Later results proved that any independent axiom could be replaced by its negation without introducing inconsistency. (24) This means that every independent axiom is also non-analytic, or synthetic.

Hilbert proved that each of the original Euclidean axioms, not just the parallel postulate, is independent. So while it may be that comparatively few geometrical theorems are derived with the aid of the parallel postulate or its negation, all of them are derived from at least one independent —hence, synthetic— axiom.

But even if some of Euclid's theorems are logical truths which need none of his axioms as premises, that fact would not weaken Kant's thesis, for he admits that geometry contains some analytic propositions of just this kind (B.16-17). (25)

Arithmetic is synthetic

I will offer two independent arguments that arithmetic is synthetic. The first picks up the story of non-Euclidean geometry where we left off, generalizes one of its results, and applies it to arithmetic.

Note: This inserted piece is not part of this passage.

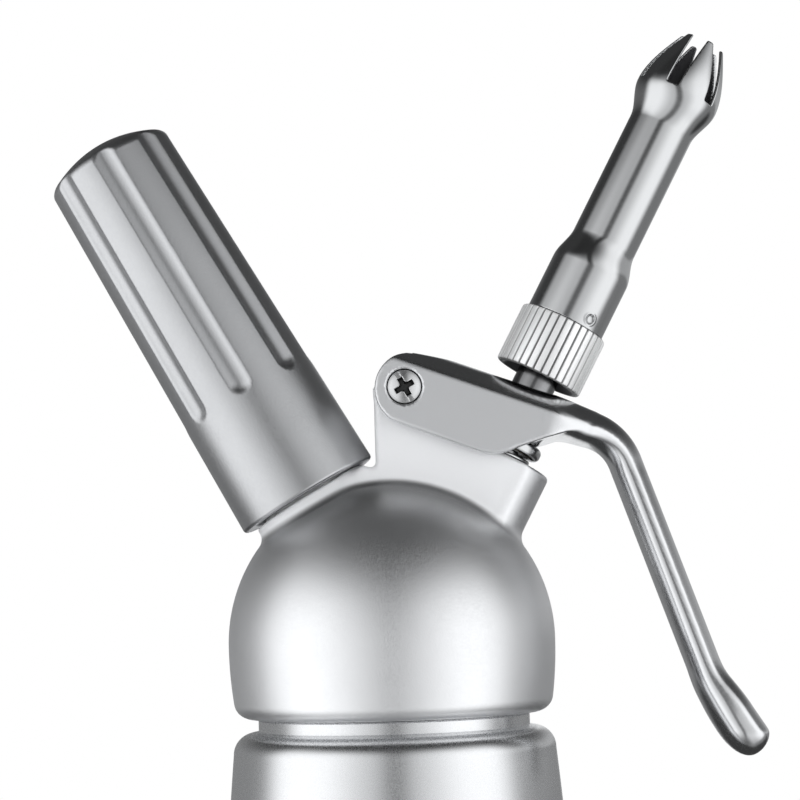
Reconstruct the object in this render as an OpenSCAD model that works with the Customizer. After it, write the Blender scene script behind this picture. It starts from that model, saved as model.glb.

The second is based on entirely different considerations. (26)

Non-Euclidean geometry is the first case in the history of mathematics in which an axiom of a consistent theory was replaced by its negation without introducing inconsistency. But it was not the last. It inspired playful experimentation in many areas of mathematics. If a consistent "non-standard" geometry could be created by negating a standard geometric axiom, then perhaps a consistent non-standard arithmetic could be created by negating a standard arithmetic axiom. This turned out to be possible, and before long non-standard theories were the subject of serious study in arithmetic, geometry, logic, set theory, and analysis.

Underlying them all is a principle of logic which, despite its importance, has no particular name. Let me call it the Non-Standardness Theorem. According to the Non-Standardness Theorem, if a given proposition is not a theorem of a system, then its negation can be added to the system as an axiom without creating inconsistency. (27) For example, if the parallel postulate were not an axiom of Euclidean geometry, and if we couldn't derive it from the other axioms (i.e., if it were independent), then it would not be a theorem. Hence under the Non-Standardness Theorem, we could insert the negation of the parallel postulate into the axiom set of Euclidean geometry without creating inconsistency.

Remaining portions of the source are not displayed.